Way back when, log cabins often lacked plumbing and electricity. No more. Now people demand at least two bathrooms and sophisticated wiring. "We had to figure out how to make these things available," Mac notes. "It was challenging, but we met that challenge."

To Mac, one of the most appealing attributes of a log home is its energy efficiency. "The logs provide incredible thermal mass," he points out. “They retain heat, unlike fiberglass insulation. In the morning a house is cool, and it takes several hours to warm up. Then, in the evening, it releases the heat slowly even after its gotten cold outside. The bottom line is the house remains comfortable nearly all of the time.”

Everybody at Tucker Mountain Log Homes is mindful of energy efficiency. This involves doing a number of things well. For example, their homes are sited to take full advantage of south-facing glass for maximum solar gain.

Mac says studies have shown that log homes are at least 50 percent more efficient than stick-built homes to heat and cool.

Log homes can be economical to build and maintain, Mac insists. “We use whole logs,” he points out. “Stick-built homes convert logs to lumber. They square the log, which necessarily entails waste—at least ten percent of the wood.”

C.A. Construction will erect log shells for people interested in doing finishing touches themselves. “With this in mind, pretty much anybody can afford one of our homes,” he points out. “They might have to do without the forty-thousand-dollar stone fireplace, the fancy gables, the metal roof, the granite countertops and all of that, but the basic log home is within everybody's reach.”

During the month of August, C.A. Construction will erect a handcrafted log home on their property on Route One in Sullivan. The 28-foot-by-22-foot structure will demonstrate the ecological nature of sustainable reforestation. The red pine logs are from trees planted a half century ago in Stockton Springs. In Maine, we are burning many such logs as bio-mass when a better use would be in construction, Mac says. The crew is using the centuries-old, Scandanavian full-scribe method in construction with saddle notch corners.

A second Tucker Mountain demonstration home is nearly completed on a seldom-traveled road near Tunk Lake in Sullivan. Incorporated there are many of the features that can make log homes incredibly appealing.

One trick of economy, Mac notes, is keeping corners to a minimum. Corners are costly and time-consuming. So, with economy in mind, this house incorporates a square, four-corned design that allows for optional add-ons adaptable to numerous lifestyles.

The house was designed by C.A. Construction's full-time architect Chris Strehan with input from both Cliff and Judy. Chris, a Blue Hill boy, has been with the company for four years and is responsible for dozens of beautiful designs dotting the Maine landscape.

“We call the Tunk Lake home the Bear Mountain Design,” Mac says. “It has all of the amenities of a large home in a cozy, easy-to-heat and maintain package.”

Without the add-ons, the basic shell is 30-by-40-feet, a 1,200-square-foot package compact by anybody's standards. It comes with a stone fireplace, stacked washer/dryer, and log furnishings designed and built by C.A. Construction's versatile crew.

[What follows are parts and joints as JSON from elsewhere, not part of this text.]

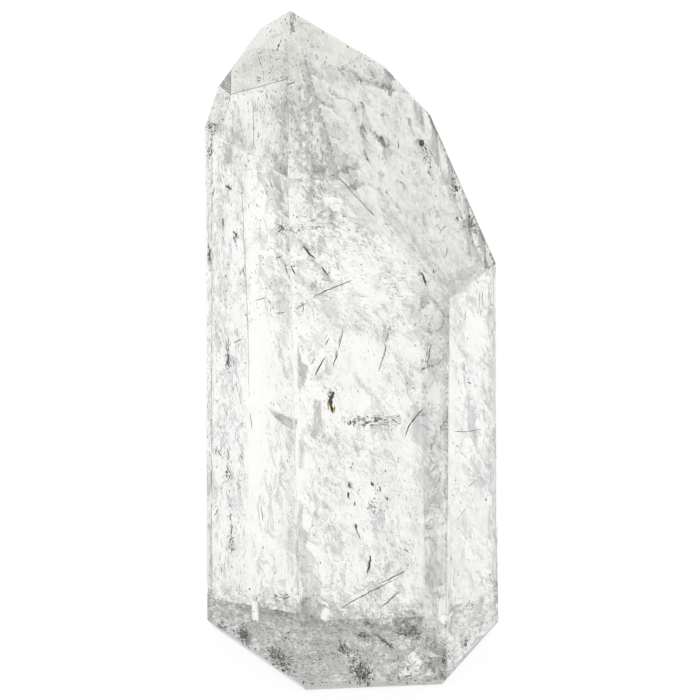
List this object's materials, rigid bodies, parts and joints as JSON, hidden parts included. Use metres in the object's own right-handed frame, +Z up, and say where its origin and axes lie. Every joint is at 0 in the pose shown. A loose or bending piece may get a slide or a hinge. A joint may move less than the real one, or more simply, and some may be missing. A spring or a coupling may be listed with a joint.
{
  "type": "quartz point",
  "caption": "Clear quartz point: tapering hexagonal prism with an off-centre tip of flat sloping faces and a flat bevelled foot, for standing on display.",
  "frame": {"origin": "centre of the overall outline, on the plane of the cut foot", "axes": "+Z up along the prism, -Y out through the middle of the front prism face within 5 degrees, +X to the right seen from the front"},
  "size_m": [0.0456, 0.0395, 0.1],
  "materials": {
    "quartz_point": "polished clear quartz, see-through, with white veils and dark specks inside"
  },
  "bodies": {
    "root": {"quartz_point": "quartz_point"}
  },
  "joints": []
}
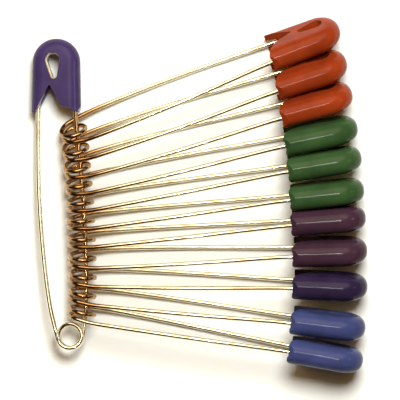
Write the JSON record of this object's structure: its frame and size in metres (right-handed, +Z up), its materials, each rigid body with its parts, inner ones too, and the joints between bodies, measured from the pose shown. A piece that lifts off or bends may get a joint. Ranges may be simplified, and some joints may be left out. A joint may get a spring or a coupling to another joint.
{
  "type": "bunch of safety pins",
  "caption": "Bunch of closed safety pins with rounded plastic heads: one lies on its side, and the rest stand on edge in a fan, threaded by their coils on its arm.",
  "frame": {"origin": "centre of the bunch's bounding box, at the height of the surface that it lies on", "axes": "+X runs from the carrier pin to the heads of the strung pins, +Y from the carrier's coil to its head, +Z up"},
  "size_m": [0.0582, 0.0614, 0.0096],
  "materials": {
    "violet_plastic": "gloss",
    "red_plastic": "gloss",
    "green_plastic": "gloss",
    "plum_plastic": "gloss",
    "indigo_plastic": "gloss",
    "blue_plastic": "gloss",
    "wire_steel": "bright plated",
    "clasp_steel": "bright plated"
  },
  "bodies": {
    "root": {"carrier_head_cover": "violet_plastic", "carrier_clasp": "clasp_steel", "carrier_fixed_arm": "wire_steel", "carrier_coil_spring": "wire_steel"},
    "carrier_point": {"carrier_pin_arm": "wire_steel"},
    "pin_01": {"pin_01_head_cover": "red_plastic", "pin_01_clasp": "clasp_steel", "pin_01_fixed_arm": "wire_steel", "pin_01_coil_spring": "wire_steel"},
    "pin_01_point": {"pin_01_pin_arm": "wire_steel"},
    "pin_02": {"pin_02_head_cover": "red_plastic", "pin_02_clasp": "clasp_steel", "pin_02_fixed_arm": "wire_steel", "pin_02_coil_spring": "wire_steel"},
    "pin_02_point": {"pin_02_pin_arm": "wire_steel"},
    "pin_03": {"pin_03_head_cover": "red_plastic", "pin_03_clasp": "clasp_steel", "pin_03_fixed_arm": "wire_steel", "pin_03_coil_spring": "wire_steel"},
    "pin_03_point": {"pin_03_pin_arm": "wire_steel"},
    "pin_04": {"pin_04_head_cover": "green_plastic", "pin_04_clasp": "clasp_steel", "pin_04_fixed_arm": "wire_steel", "pin_04_coil_spring": "wire_steel"},
    "pin_04_point": {"pin_04_pin_arm": "wire_steel"},
    "pin_05": {"pin_05_head_cover": "green_plastic", "pin_05_clasp": "clasp_steel", "pin_05_fixed_arm": "wire_steel", "pin_05_coil_spring": "wire_steel"},
    "pin_05_point": {"pin_05_pin_arm": "wire_steel"},
    "pin_06": {"pin_06_head_cover": "green_plastic", "pin_06_clasp": "clasp_steel", "pin_06_fixed_arm": "wire_steel", "pin_06_coil_spring": "wire_steel"},
    "pin_06_point": {"pin_06_pin_arm": "wire_steel"},
    "pin_07": {"pin_07_head_cover": "plum_plastic", "pin_07_clasp": "clasp_steel", "pin_07_fixed_arm": "wire_steel", "pin_07_coil_spring": "wire_steel"},
    "pin_07_point": {"pin_07_pin_arm": "wire_steel"},
    "pin_08": {"pin_08_head_cover": "plum_plastic", "pin_08_clasp": "clasp_steel", "pin_08_fixed_arm": "wire_steel", "pin_08_coil_spring": "wire_steel"},
    "pin_08_point": {"pin_08_pin_arm": "wire_steel"},
    "pin_09": {"pin_09_head_cover": "indigo_plastic", "pin_09_clasp": "clasp_steel", "pin_09_fixed_arm": "wire_steel", "pin_09_coil_spring": "wire_steel"},
    "pin_09_point": {"pin_09_pin_arm": "wire_steel"},
    "pin_10": {"pin_10_head_cover": "blue_plastic", "pin_10_clasp": "clasp_steel", "pin_10_fixed_arm": "wire_steel", "pin_10_coil_spring": "wire_steel"},
    "pin_10_point": {"pin_10_pin_arm": "wire_steel"},
    "pin_11": {"pin_11_head_cover": "blue_plastic", "pin_11_clasp": "clasp_steel", "pin_11_fixed_arm": "wire_steel", "pin_11_coil_spring": "wire_steel"},
    "pin_11_point": {"pin_11_pin_arm": "wire_steel"}
  },
  "joints": [
    {"name": "carrier_opening", "type": "hinge", "parent": "root", "child": "carrier_point", "pos_m": [-0.02236, -0.02443, 0.0038], "axis": [-0.1218, 0.0208, 0.9923], "range_deg": [0, 30], "deforming": ["carrier_coil_spring"]},
    {"name": "pin_01_swing", "type": "hinge", "parent": "root", "child": "pin_01", "pos_m": [-0.02121, 0.01141, 0.00312], "axis": [-0.0999, -0.9944, -0.0334], "range_deg": [0, 90]},
    {"name": "pin_01_opening", "type": "hinge", "parent": "pin_01", "child": "pin_01_point", "pos_m": [-0.02167, 0.01093, 0.00361], "axis": [-0.3305, 0.8098, 0.4848], "range_deg": [0, 30], "deforming": ["pin_01_coil_spring"]},
    {"name": "pin_02_swing", "type": "hinge", "parent": "root", "child": "pin_02", "pos_m": [-0.02087, 0.00822, 0.00316], "axis": [-0.0999, -0.9944, -0.0334], "range_deg": [0, 90]},
    {"name": "pin_02_opening", "type": "hinge", "parent": "pin_02", "child": "pin_02_point", "pos_m": [-0.02135, 0.00776, 0.00367], "axis": [-0.2875, 0.8348, 0.4695], "range_deg": [0, 30], "deforming": ["pin_02_coil_spring"]},
    {"name": "pin_03_swing", "type": "hinge", "parent": "root", "child": "pin_03", "pos_m": [-0.02056, 0.00503, 0.00317], "axis": [-0.0999, -0.9944, -0.0334], "range_deg": [0, 90]},
    {"name": "pin_03_opening", "type": "hinge", "parent": "pin_03", "child": "pin_03_point", "pos_m": [-0.02107, 0.00462, 0.00379], "axis": [-0.254, 0.8917, 0.3746], "range_deg": [0, 30], "deforming": ["pin_03_coil_spring"]},
    {"name": "pin_04_swing", "type": "hinge", "parent": "root", "child": "pin_04", "pos_m": [-0.02027, 0.00183, 0.00318], "axis": [-0.0999, -0.9944, -0.0334], "range_deg": [0, 90]},
    {"name": "pin_04_opening", "type": "hinge", "parent": "pin_04", "child": "pin_04_point", "pos_m": [-0.02081, 0.00152, 0.00396], "axis": [-0.2084, 0.9477, 0.2419], "range_deg": [0, 30], "deforming": ["pin_04_coil_spring"]},
    {"name": "pin_05_swing", "type": "hinge", "parent": "root", "child": "pin_05", "pos_m": [-0.01997, -0.00136, 0.00319], "axis": [-0.0999, -0.9944, -0.0334], "range_deg": [0, 90]},
    {"name": "pin_05_opening", "type": "hinge", "parent": "pin_05", "child": "pin_05_point", "pos_m": [-0.02054, -0.0016, 0.00406], "axis": [-0.1681, 0.9733, 0.1564], "range_deg": [0, 30], "deforming": ["pin_05_coil_spring"]},
    {"name": "pin_06_swing", "type": "hinge", "parent": "root", "child": "pin_06", "pos_m": [-0.01985, -0.00455, 0.00318], "axis": [-0.0999, -0.9944, -0.0334], "range_deg": [0, 90]},
    {"name": "pin_06_opening", "type": "hinge", "parent": "pin_06", "child": "pin_06_point", "pos_m": [-0.02043, -0.00473, 0.00409], "axis": [-0.1175, 0.9856, 0.1219], "range_deg": [0, 30], "deforming": ["pin_06_coil_spring"]},
    {"name": "pin_07_swing", "type": "hinge", "parent": "root", "child": "pin_07", "pos_m": [-0.01972, -0.00774, 0.00317], "axis": [-0.0999, -0.9944, -0.0334], "range_deg": [0, 90]},
    {"name": "pin_07_opening", "type": "hinge", "parent": "pin_07", "child": "pin_07_point", "pos_m": [-0.02031, -0.0079, 0.00408], "axis": [-0.0848, 0.9889, 0.1219], "range_deg": [0, 30], "deforming": ["pin_07_coil_spring"]},
    {"name": "pin_08_swing", "type": "hinge", "parent": "root", "child": "pin_08", "pos_m": [-0.0196, -0.01093, 0.00316], "axis": [-0.0999, -0.9944, -0.0334], "range_deg": [0, 90]},
    {"name": "pin_08_opening", "type": "hinge", "parent": "pin_08", "child": "pin_08_point", "pos_m": [-0.02019, -0.01115, 0.00394], "axis": [-0.0372, 0.9696, 0.2419], "range_deg": [0, 30], "deforming": ["pin_08_coil_spring"]},
    {"name": "pin_09_swing", "type": "hinge", "parent": "root", "child": "pin_09", "pos_m": [-0.01954, -0.01412, 0.00314], "axis": [-0.0999, -0.9944, -0.0334], "range_deg": [0, 90]},
    {"name": "pin_09_opening", "type": "hinge", "parent": "pin_09", "child": "pin_09_point", "pos_m": [-0.02015, -0.01428, 0.00396], "axis": [0.0273, 0.9778, 0.2079], "range_deg": [0, 30], "deforming": ["pin_09_coil_spring"]},
    {"name": "pin_10_swing", "type": "hinge", "parent": "root", "child": "pin_10", "pos_m": [-0.01958, -0.01731, 0.00311], "axis": [-0.0999, -0.9944, -0.0334], "range_deg": [0, 90]},
    {"name": "pin_10_opening", "type": "hinge", "parent": "pin_10", "child": "pin_10_point", "pos_m": [-0.02019, -0.0174, 0.00396], "axis": [0.1098, 0.9787, 0.1736], "range_deg": [0, 30], "deforming": ["pin_10_coil_spring"]},
    {"name": "pin_11_swing", "type": "hinge", "parent": "root", "child": "pin_11", "pos_m": [-0.01965, -0.0205, 0.00307], "axis": [-0.0999, -0.9944, -0.0334], "range_deg": [0, 90]},
    {"name": "pin_11_opening", "type": "hinge", "parent": "pin_11", "child": "pin_11_point", "pos_m": [-0.02026, -0.02053, 0.00396], "axis": [0.1634, 0.9767, 0.1392], "range_deg": [0, 30], "deforming": ["pin_11_coil_spring"]}
  ],
  "couplings": [
    {"joint": "pin_02_swing", "follows": "pin_01_swing", "ratio": 1},
    {"joint": "pin_03_swing", "follows": "pin_01_swing", "ratio": 1},
    {"joint": "pin_04_swing", "follows": "pin_01_swing", "ratio": 1},
    {"joint": "pin_05_swing", "follows": "pin_01_swing", "ratio": 1},
    {"joint": "pin_06_swing", "follows": "pin_01_swing", "ratio": 1},
    {"joint": "pin_07_swing", "follows": "pin_01_swing", "ratio": 1},
    {"joint": "pin_08_swing", "follows": "pin_01_swing", "ratio": 1},
    {"joint": "pin_09_swing", "follows": "pin_01_swing", "ratio": 1},
    {"joint": "pin_10_swing", "follows": "pin_01_swing", "ratio": 1},
    {"joint": "pin_11_swing", "follows": "pin_01_swing", "ratio": 1}
  ]
}
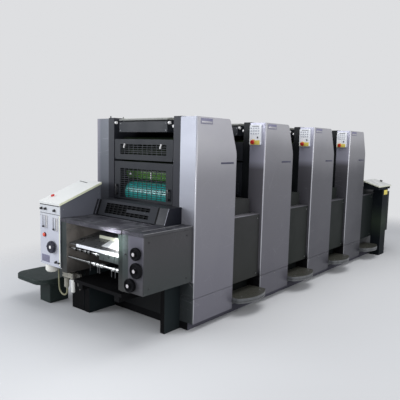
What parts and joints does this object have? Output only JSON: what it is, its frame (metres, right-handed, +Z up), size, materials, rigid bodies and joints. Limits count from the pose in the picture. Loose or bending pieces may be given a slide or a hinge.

Inside, there are two Master Bedrooms, one upstairs, the other downstairs, both with bathrooms. “There could be a third bedroom,” Mac notes, “but at Tunk we've turned that area into a full loft.”

"You enter this house through the mudroom, which is something everybody in Maine should have,” Mac asserts. “Then you go into the kitchen, and to your right is a beautiful archway into the dining area. This area is all windows for the sun and a door to an open deck. The living room has a big window that looks out onto a screened porch. Walk down the hallway and to the left is a closet with the washer/dryer and a linen closet. In the Master Bedroom downstairs, which lets out onto the screened porch, there is a little logged sittee with a window for reading.

Head up the massive log stairs to a big loft area. To the right is a Master Bedroom and Master Bath. From here you can walk out onto a covered, screened porch which is just a great place to sit out in the morning and have your coffee.”

“For heat, we're thinking about geothermal,”Mac notes. “Geothermal, which utilizes heat drawn from the earth itself, has huge potential that we have barely begun to tap.”

Tucker Mountain Log Homes are constructed initially at the company's New Brunswick facility by skilled craftsmen using only chainsaws, chisels, and grinders. Each log is hand-fitted to insure high quality of workmanship throughout the construction process.

"While our work has earned us national recognition,”Mac notes, “we are small enough to give clients individual attention. From the planning stage to the reconstruction of your log home, we will give your project the complete attention it deserves.”

Again and again, Mac returns to the subject of energy efficiency.

“Winter or summer, everything is done outside, so we have no big mill to heat,” he points out. “Then the homes are disassembled and trucked to permanent sites. Our homes are among the most green products you can buy.”